Nova Scotia: Hockey’s Biggest Small Town

The history of ice hockey is defined by small towns and tight-knit communities. This goes doubly in Canada, where the long, cold winters saw youngsters stay warm and make friends the old-fashioned way – by spending their days on frozen ponds, playing hockey.

Nova Scotia has a unique place in hockey, both in a present-day and historical sense. Not only is it the home province of recent first-overall NHL Draft picks Sidney Crosby (2005) and Nathan MacKinnon (2013), it also is historical claimant to the title of birthplace of hockey – based upon references in Thomas Chandler Haliburton’s writings from 1844 detailing locals playing “hurley”on ice in Windsor.

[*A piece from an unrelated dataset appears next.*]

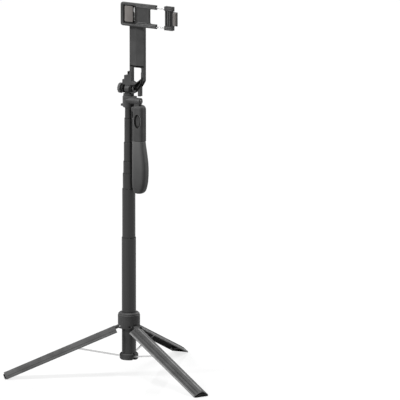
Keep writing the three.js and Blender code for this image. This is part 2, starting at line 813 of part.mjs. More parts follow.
// Phone clamp
const coverBack = armFront - fit;
const coverFront = coverBack - clampCoverDepth;
const plateBack = coverFront - fit;
const plateFront = plateBack - clampPlateDepth;
const clampLeft = armMiddle - clampReach;
const clampRight = clampLeft + clampLength;
const clampTop = armTop + clampOverArm;
const clampBottom = clampTop - clampHeight;
const clampMiddle = clampBottom + clampHeight / 2;
const padWindowLeft = clampLeft + padWindowInset;
const padWindowBottom = clampBottom + padWindowRise;
const rodHeights = rodRises.map((rise) => clampBottom + rise);
const rodY = (plateBack + plateFront) / 2;
const padWindowRight = padWindowLeft + padWindowWidth;
const padWindowTop = padWindowBottom + padWindowHeight;
const lipAxis = padWindowRight - fit - lipHinge;

const plateOutline = () => {
  const shape = new THREE.Shape();
  const throat = clampRight - notchDepth;
  shape.moveTo(clampLeft + clampCorner, clampBottom);
  shape.lineTo(clampRight, clampBottom);
  shape.lineTo(clampRight, clampBottom + notchProng);
  shape.lineTo(throat + notchCorner, clampBottom + notchProng);
  shape.quadraticCurveTo(throat, clampBottom + notchProng, throat, clampBottom + notchProng + notchCorner);
  shape.lineTo(throat, clampTop - notchProng - notchCorner);
  shape.quadraticCurveTo(throat, clampTop - notchProng, throat + notchCorner, clampTop - notchProng);
  shape.lineTo(clampRight, clampTop - notchProng);
  shape.lineTo(clampRight, clampTop);
  shape.lineTo(clampLeft + clampCorner, clampTop);
  shape.quadraticCurveTo(clampLeft, clampTop, clampLeft, clampTop - clampCorner);
  shape.lineTo(clampLeft, clampBottom + clampCorner);
  shape.quadraticCurveTo(clampLeft, clampBottom, clampLeft + clampCorner, clampBottom);
  return shape;
};

const rodBores = (grow) => rodHeights.map((z) => rod(rodRadius + grow,
  [clampRight - rodInPlate - jawClosing - fit, rodY, z], [clampRight + cutOverrun, rodY, z], 14));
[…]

Regardless of the reasons, Nova Scotia has been one of the most quietly productive provinces in terms of producing NHL players, despite being one of the country’s smallest provinces in terms of both population and hockey registration. For reference, Hockey Canada’s registration numbers reveal Nova Scotia to be as big a hockey-playing province as neighbouring New Brunswick, but much more productive at sending players to the big leagues.

Nova Scotia’s productivity may come as a bit of a surprise; the province has fewer major-junior teams than New Brunswick (ever since the 2005 arrival of the Saint John Sea Dogs), and is relatively isolated from the rest of mainland Canada. However, this isolation may have contributed to the competitiveness of local leagues, and the tight-knit nature of the province’s hockey community. Truth be told, when you run into an NHLer from the province, odds are they can bend your ear for awhile with tales of their counterparts on other teams; every NHLer from Nova Scotia seems to know each other quite well.

Zach Sill. (Perry Nelson/USA TODAY Sports)
Zach Sill. (Perry Nelson/USA TODAY Sports)

Philadelphia Flyers defenseman Andrew MacDonald, who hails from the Cape Breton town of Juduque, credits the organizations that run the province’s minor hockey for the quality of play for youngsters.

“There wasn’t many teams,” recalled MacDonald. “That’s the thing about out east, there’s not a ton of teams, but I think the organizers of the minor hockey do a great job with finding kids to play, putting together competitive teams and having good coaching. It’s not easy, but they find a way to get it done.”

During the 2014-15 NHL campaign, nine Nova Scotia-born players suited up in hockey’s top league. While the most high-profile Nova Scotian players often hail from “the City” – the area encompassing Halifax, Dartmouth and suburbs such as Cole Harbour and Lower Sackville – the province has also been strongly represented by those from its more rural areas. Perhaps due to the strength of the teams from the Halifax area, a constant rivalry has brewed between the urban centre and their rural counterparts.

“Those were the guys that I played against growing up – James Shepard and [Brad] Marchand – those guys were the guys on the city teams and we were one in the boons, so we always had to bring our A game whenever we played those guys,” said Zach Sill, a Truro native who signed with the Washington Capitals this past summer.

“The Halifax teams are always strong,” said MacDonald. “For us in smaller areas, we had to work hard to keep up and compete. There’s always the summer camps that you go to and the hockey schools and that really help out, as well. It was a great experience growing up, coming from small areas. Everyone’s pretty tight-knit and close, and it helps in a team atmosphere as well when you have a lot of guys you’re really close with.”

Despite its isolation, or perhaps because of it, Nova Scotia seems to perpetuate a type of community that keeps bringing people back to it, particularly in the hockey community. Sill still lives in Nova Scotia in the summer, as do several other current (and former) NHLers from the area.

“There’s no place like home,” declared Sill.